PARKLAND (CBSMiami) – People in South Florida watched the mass shooting events unfold in El Paso Texas and Dayton Ohio over the weekend with a profound depth of understanding.

It was just 18 months ago when a mass killer walked into Marjory Stoneman Douglas High School in Parkland and murdered 17 people, injured 17 more and devastated a community.

Student activists from Parkland, like Delaney Tarr, who helped create the massive March for Our Lives movement, said despite their efforts to register tens of thousands of voters and support to pass background check legislation in the U.S. House of Representatives, they're frustrated by a lack of significant change. The background check bill has stalled in the Senate.

"I am angry and I am filled with rage and I would like to see it get done," Tarr said.

Congresswoman Debbie Wasserman-Schultz understands that frustration and wants the Senate to take action.

"What we need to do is make sure we can keep guns out of the hands of people who shouldn't have them," she said. "All the loopholes (need) to be closed so we can truly make sure that someone who is legally prohibited from getting a gun can't get one."

She has also filed legislation called Jaime's Law, named in honor of Parkland victim Jaime Guttenberg. The law would require background checks for ammunition.

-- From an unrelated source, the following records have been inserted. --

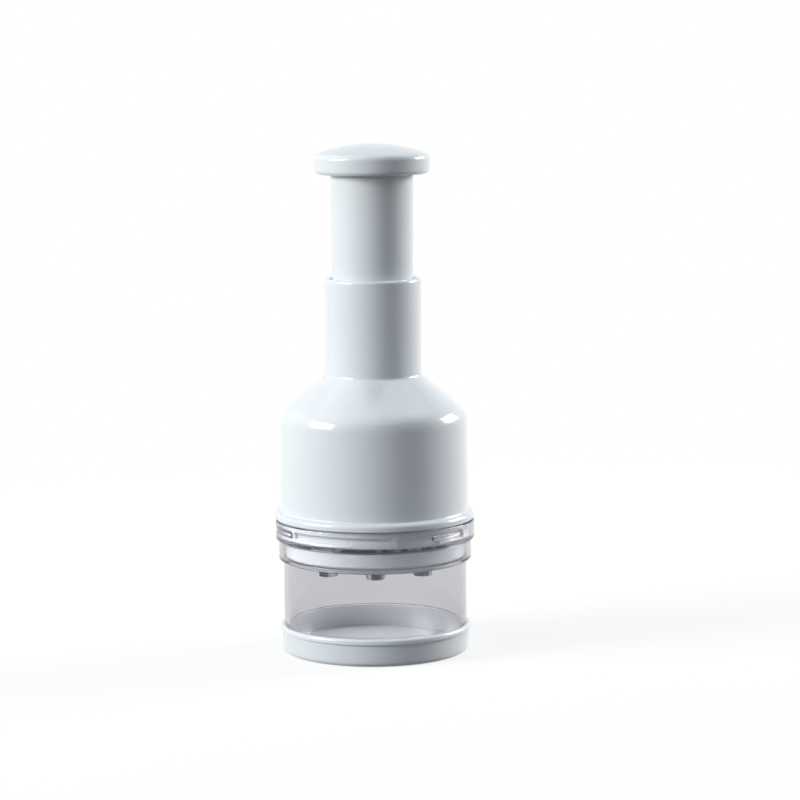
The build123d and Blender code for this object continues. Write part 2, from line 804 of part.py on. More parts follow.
blade_seat_z = carrier_z + blade_seat_depth
blade_section = strip(blade_thickness)
with BuildSketch() as tab_windows:
    with Locations(*tab_places()):
        Rectangle(fold_pitch - tab_slot_width, tab_width)
with BuildPart() as zigzag_blade:
    with BuildSketch(Plane.XY.offset(tip_z)):
        add(blade_section)
    extrude(amount=blade_seat_z - tip_z)
    edge_loop = zigzag_blade.faces().sort_by(Axis.Z)[0].edges()
    chamfer(edge_loop, blade_bevel)
    with BuildSketch(Plane.XY.offset(blade_seat_z)):
        add(blade_section)
        add(tab_windows.sketch, mode=Mode.INTERSECT)
    extrude(amount=backing_top_z - blade_seat_z)
zigzag_blade.part.label = "zigzag_blade"
export_step(zigzag_blade.part, "parts/zigzag_blade.step")

# ---------------------------------------------------------------- blade carrier and backing plate
seat_section = strip(blade_thickness + 2 * seat_gap)
carrier_washer_radius = screw_head_radius + carrier_washer_flange
carrier_screw_z = carrier_z + screw_head_height + screw_head_sink
with BuildPart() as blade_carrier:
    with BuildSketch(Plane.XY.offset(carrier_z)):
        Circle(carrier_radius)
    extrude(amount=carrier_thickness)
    with BuildSketch(Plane.XY.offset(carrier_top_z)):
        Circle(carrier_radius)
        Circle(carrier_radius - carrier_rim_width, mode=Mode.SUBTRACT)
    extrude(amount=carrier_rim_height)
    with BuildSketch(Plane.XY.offset(carrier_top_z)):
        Circle(hub_radius)
    extrude(amount=hub_height)
    chamfer(blade_carrier.faces().sort_by(Axis.Z)[-1].edges(), hub_bevel)
    with BuildSketch(Plane.XY.offset(hub_top_z)):
        RectangleRounded(
            spindle_across + 2 * seat_gap, spindle_across + 2 * seat_gap, spindle_corner
        )
    extrude(amount=-spindle_socket_depth, mode=Mode.SUBTRACT)
    with BuildSketch(Plane.XY.offset(carrier_z)):
        Circle(carrier_washer_radius + running_gap)
    extrude(amount=carrier_screw_z + carrier_washer_thickness - carrier_z, mode=Mode.SUBTRACT)
    with BuildSketch(Plane.XY.offset(carrier_z)):
        Circle(screw_radius + running_gap)
    extrude(amount=carrier_thickness + hub_height, mode=Mode.SUBTRACT)
    with BuildSketch(Plane.XY.offset(carrier_z)):
        add(seat_section)
    extrude(amount=blade_seat_depth, mode=Mode.SUBTRACT)
    with BuildSketch(Plane.XY.offset(carrier_z)):
        with Locations(*tab_places()):
            Rectangle(tab_slot_width, tab_width + 2 * seat_gap)
    extrude(amount=carrier_thickness, mode=Mode.SUBTRACT)
blade_carrier.part.label = "blade_carrier"
export_step(blade_carrier.part, "parts/blade_carrier.step")

with BuildPart() as blade_backing:
    with BuildSketch(Plane.XY.offset(carrier_top_z)):
        Circle(backing_radius)
        Circle(hub_radius + running_gap, mode=Mode.SUBTRACT)
        with Locations(*tab_places()):
            Rectangle(tab_slot_width, tab_width + 2 * seat_gap, mode=Mode.SUBTRACT)
    extrude(amount=backing_thickness)
blade_backing.part.label = "blade_backing"
export_step(blade_backing.part, "parts/blade_backing.step")

with BuildPart() as carrier_washer:
    with BuildSketch(Plane.XY.offset(carrier_screw_z)):
        Circle(carrier_washer_radius)
        Circle(screw_radius + seat_gap, mode=Mode.SUBTRACT)
    extrude(amount=carrier_washer_thickness)
carrier_washer.part.label = "carrier_washer"
export_step(carrier_washer.part, "parts/carrier_washer.step")

with BuildPart() as carrier_screw:
    add(screw(carrier_screw_length - carrier_washer_thickness, carrier_screw_z, tip_up=True))
carrier_screw.part.label = "carrier_screw"
export_step(carrier_screw.part, "parts/carrier_screw.step")

spindle_washer_z = web_top_z + seat_gap
with BuildPart() as spindle_washer:
    with BuildSketch(Plane.XY.offset(spindle_washer_z)):
        Circle(spindle_washer_radius)
        Circle(screw_radius + seat_gap, mode=Mode.SUBTRACT)
    extrude(amount=washer_thickness)
spindle_washer.part.label = "spindle_washer"
export_step(spindle_washer.part, "parts/spindle_washer.step")

with BuildPart() as spindle_screw:
    spindle_screw_z = spindle_washer_z + washer_thickness
    add(screw(spindle_screw_length - screw_end_room, spindle_screw_z, tip_up=False))
spindle_screw.part.label = "spindle_screw"
export_step(spindle_screw.part, "parts/spindle_screw.step")

# ---------------------------------------------------------------- wiper plate
slot_section = strip(blade_thickness + 2 * slot_clearance)
hook_section = ring_sector(wiper_neck_bore, hook_radius, -hook_angle / 2, hook_angle / 2)
with BuildPart() as wiper_plate:
    with BuildSketch(Plane.XZ):
        with BuildLine():
            FilletPolyline(
                (0, wiper_bottom_z),
                (wiper_spigot_radius, wiper_bottom_z),
                (wiper_spigot_radius, wiper_shoulder_z),
                (wiper_radius, wiper_shoulder_z),
                (wiper_radius, wiper_rim_z),
                (ring_middle_radius, wiper_rim_z),
                (ring_middle_radius, ring_z),
                (wiper_neck_radius, ring_z),
                (wiper_neck_radius, lip_top_z + running_gap + hook_height),
                (wiper_neck_bore, lip_top_z + running_gap + hook_height),
                (wiper_neck_bore, wiper_plate_z),
                (0, wiper_plate_z),
                radius=[wiper_edge_fillet, 0, wiper_edge_fillet] + [0] * 7,
            )
            Line((0, wiper_plate_z), (0, wiper_bottom_z))
        make_face()
    revolve(axis=Axis.Z)
    with BuildSketch(Plane.XY.offset(lip_top_z + running_gap)):
        with around(lug_count):
            add(hook_section)
    extrude(amount=hook_height)
    with BuildSketch(Plane.XY.offset(wiper_bottom_z)):
        add(slot_section)
    extrude(amount=wiper_plate_thickness, mode=Mode.SUBTRACT)
wiper_plate.part.label = "wiper_plate"
export_step(wiper_plate.part, "parts/wiper_plate.step")

split_half_angle = math.degrees(ring_split / 2 / ring_bore_radius)
ring_section = ring_sector(
    ring_bore_radius,
    ring_bore_radius + ring_width,
    ring_split_angle + split_half_angle,
    ring_split_angle + 360 - split_half_angle,
)
with BuildPart() as thrust_ring:
    with BuildSketch(Plane.XY.offset(ring_z)):
        add(ring_section)
    extrude(amount=ring_thickness)
thrust_ring.part.label = "thrust_ring"
export_step(thrust_ring.part, "parts/thrust_ring.step")
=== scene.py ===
"""Looks of a plunger food chopper: surfaces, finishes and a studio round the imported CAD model."""

import logging
import math
from collections.abc import Sequence
from dataclasses import dataclass, field
from enum import Enum

import bpy
import numpy as np
from mathutils import Matrix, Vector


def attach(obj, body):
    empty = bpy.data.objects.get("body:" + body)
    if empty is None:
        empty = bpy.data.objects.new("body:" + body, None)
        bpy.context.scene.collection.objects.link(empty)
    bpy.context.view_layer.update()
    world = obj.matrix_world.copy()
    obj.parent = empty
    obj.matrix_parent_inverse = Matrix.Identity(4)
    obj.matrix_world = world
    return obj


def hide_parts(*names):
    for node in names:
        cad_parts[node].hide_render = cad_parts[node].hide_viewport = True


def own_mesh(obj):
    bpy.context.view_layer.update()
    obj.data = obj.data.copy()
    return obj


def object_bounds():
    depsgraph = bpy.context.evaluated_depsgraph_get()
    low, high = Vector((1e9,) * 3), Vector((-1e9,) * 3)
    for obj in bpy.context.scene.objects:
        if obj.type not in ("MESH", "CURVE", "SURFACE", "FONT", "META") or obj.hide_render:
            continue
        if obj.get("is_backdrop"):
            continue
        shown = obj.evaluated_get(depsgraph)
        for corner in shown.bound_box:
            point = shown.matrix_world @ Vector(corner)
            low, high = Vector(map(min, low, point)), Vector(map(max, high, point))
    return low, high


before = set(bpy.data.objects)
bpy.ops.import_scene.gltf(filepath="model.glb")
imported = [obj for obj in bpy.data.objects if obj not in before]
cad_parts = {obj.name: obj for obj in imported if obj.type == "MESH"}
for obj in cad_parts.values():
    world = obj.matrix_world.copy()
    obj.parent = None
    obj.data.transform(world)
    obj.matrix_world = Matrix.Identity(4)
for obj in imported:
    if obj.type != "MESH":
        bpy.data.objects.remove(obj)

MM = 0.001
FULL_TURN = 360.0
WHITE = (1.0, 1.0, 1.0)
log = logging.getLogger("chopper")


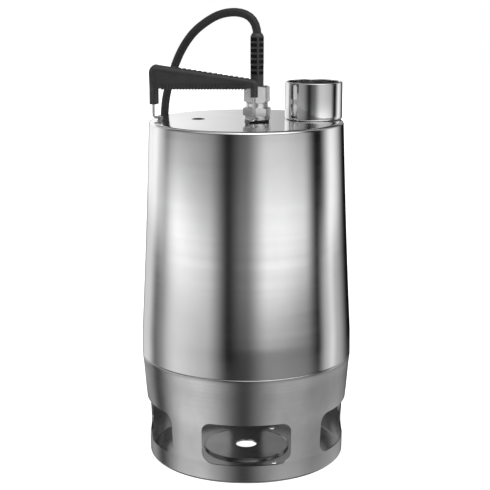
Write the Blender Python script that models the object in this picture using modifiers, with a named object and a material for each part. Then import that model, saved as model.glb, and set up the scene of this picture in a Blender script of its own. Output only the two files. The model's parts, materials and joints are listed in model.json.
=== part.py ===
"""Submersible sump pump: a stainless sleeve on a strainer cup, with the motor, seals and impeller inside it.

The origin is the centre of the standing surface, +Z is up, -Y is the front and +X is the discharge side.
Sizes in the functions are millimetres. MM turns them into Blender's metres.
"""

import math

import bmesh
import bpy
from mathutils import Matrix, Vector

MM = 0.001
GAP = 0.3  # between pieces that touch

# Driving dimensions
PLATE_Z = 395.0  # top of the top plate
SEAM_Z = 124.0  # joint between the sleeve and the strainer cup
SLEEVE_WALL = 1.5
SLEEVE_TOP_R = 110.9
SLEEVE_EDGE_R = 4.0  # rounding of the top edge
SLEEVE_KNEE_R, SLEEVE_KNEE_Z = 122.0, 150.0  # where the taper ends
SEAM_R = 122.3
STRAINER_WALL = 1.9
BASE_PLATE = 2.0
WINDOW_COUNT = 5
WINDOW_WIDE, WINDOW_LOW, WINDOW_HIGH = 100.0, 21.4, 70.0
SOCKET_XY = (77.0, 12.0)
SOCKET_R, SOCKET_BORE_R, SOCKET_HIGH = 32.85, 28.3, 42.5
GLAND_XY = (12.0, -12.0)
VENT_XY = (-55.0, 8.0)
CABLE_R = 4.75
SHAFT_R = 8.0
MOTOR_R, MOTOR_WALL = 66.0, 3.0
COIL_XY = (-5.0, 240.0)
COIL_MEAN_R, COIL_TURNS_WIDE, COIL_LAYERS = 81.0, 5, 4
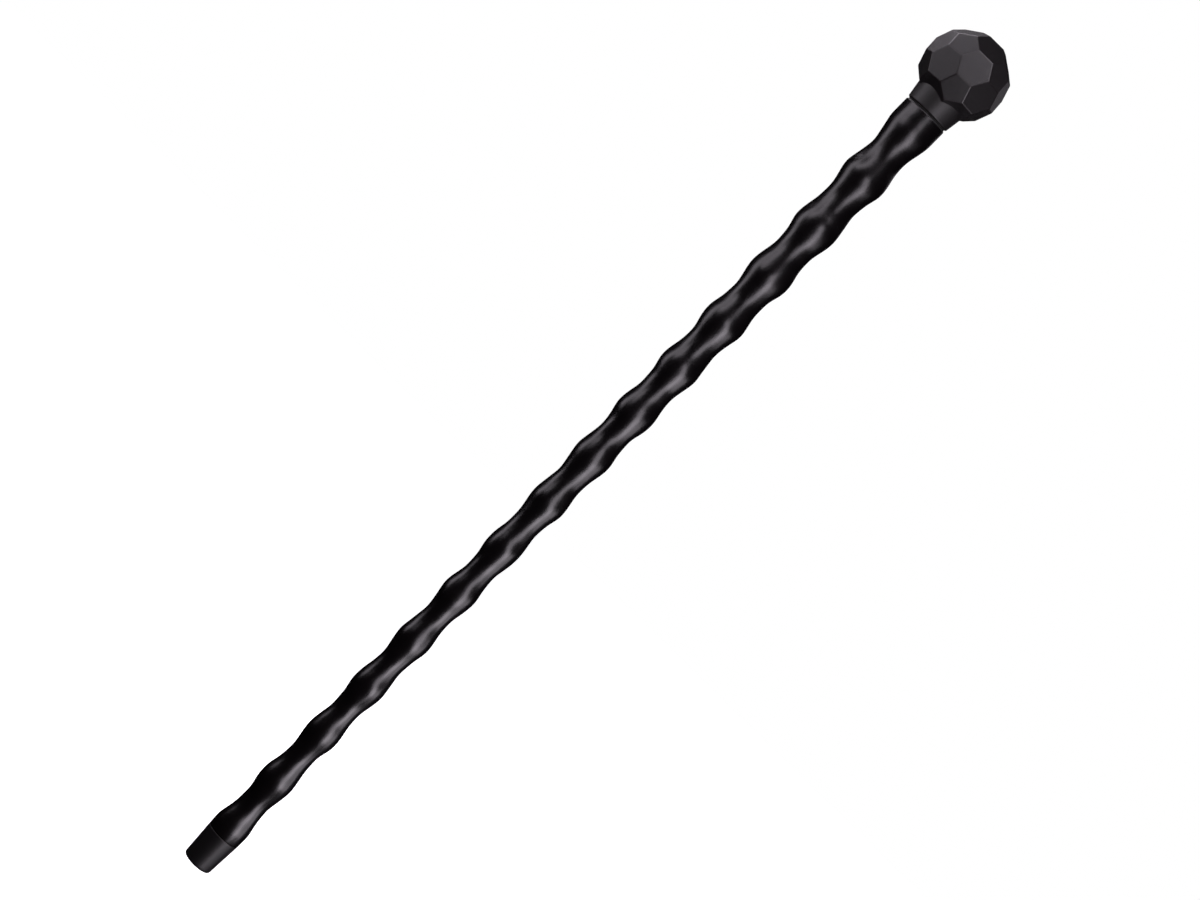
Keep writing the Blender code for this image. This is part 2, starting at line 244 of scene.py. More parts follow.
# Shaft: one solid moulding of black polypropylene, from a tool whose waves copy a hand-carved stick.
# A spigot at its foot takes the ferrule, and a pocket in its top holds the insert and the stud's shoulder.
CLEARANCE = 0.0003
SPIGOT_RADIUS = 0.0108
SPIGOT_CHAMFER = 0.0008
SEAM_TO_FIRST_CREST = 0.0088
FOOT_WAVE_SHARE = 1.10
HEAD_WAVE_SHARE = 1.095
WAVE_COUNT = 14
WAVES_BELOW_SHORTEST = 9
LAST_CREST_TO_NECK = 0.0260
NECK_TO_BAND = 0.0255
BAND_LENGTH = 0.0188
BAND_RADIUS = 0.0206
BAND_ROWS = 16
CREST_NUMBERS = (0, 2, 6, 9, WAVE_COUNT)
CREST_RADII = (0.0158, 0.0146, 0.0152, 0.0171, 0.0200)
HOLLOW_DEPTHS = (0.0033, 0.0030, 0.0039)
CREST_SHARPNESS = 0.04
SHAFT_CHAMFER_HEIGHT = 0.0011
SHAFT_CHAMFER_WIDTH = 0.0008
SHOULDER_THICKNESS = 0.0020
SHAFT_COLUMNS = 112
SHAFT_ROW = 0.00118
EDGE_ROUNDING = 0.0003
ROUNDING_STEPS = 4
CARVING_DEPTH = 0.00014
CARVING_WAVES = 9
CARVING_COUNTS_ROUND = 4
CARVING_SHORTEST = 0.016
CARVING_STEP = 0.0035
CARVING_SHIFT = 2.4
CARVING_FADE = 0.012
BAND_BLEND = 0.15

spigot_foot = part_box("shaft")[0][2]
ferrule_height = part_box("ferrule")[1][2]
ferrule_top_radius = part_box("ferrule")[1][0]
shaft_foot = ferrule_height + CLEARANCE
shaft_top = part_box("shaft")[1][2]
band_foot = shaft_top - BAND_LENGTH
last_neck = band_foot - NECK_TO_BAND
last_crest = last_neck - LAST_CREST_TO_NECK
first_crest = ferrule_height + SEAM_TO_FIRST_CREST
wave_shares = np.interp(
    np.arange(WAVE_COUNT),
    (0, WAVES_BELOW_SHORTEST, WAVE_COUNT - 1),
    (FOOT_WAVE_SHARE, 1.0, HEAD_WAVE_SHARE),
)
crests_below = np.concatenate([[0.0], np.cumsum(wave_shares)]) / wave_shares.sum()
crest_heights = first_crest + (last_crest - first_crest) * crests_below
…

"Right now you can walk into a retail store that sells ammunition, buy as much ammunition as you like with no questions asked, even if you are a felon, even if you are adjudicate mentally ill or a domestic violence abuser and that's insanity," she said.

On Monday night Broward Sheriff Gregory Tony greeted the public at a National Night Out event in Parkland.

He spoke of creating trust between the community and law enforcement and understands that many in this community are re-traumatized by the events of the weekend. He believes common sense gun legislation is well overdue.

The Sheriff did not get into too many specifics on policies but he did mention the need for conversations on limiting high capacity magazines and the ability of people with mental health problems to get their hands on guns.

"The time for discussions in my opinion, it's over. We need to start putting policies in place," Tony said.

CBS4 News also spoke briefly with Fred Guttenberg today. He said he feels very confident that Jaime's Law will come up for a vote.

He tweeted over the weekend that he believes Jaime's Law should be a priority moving forward.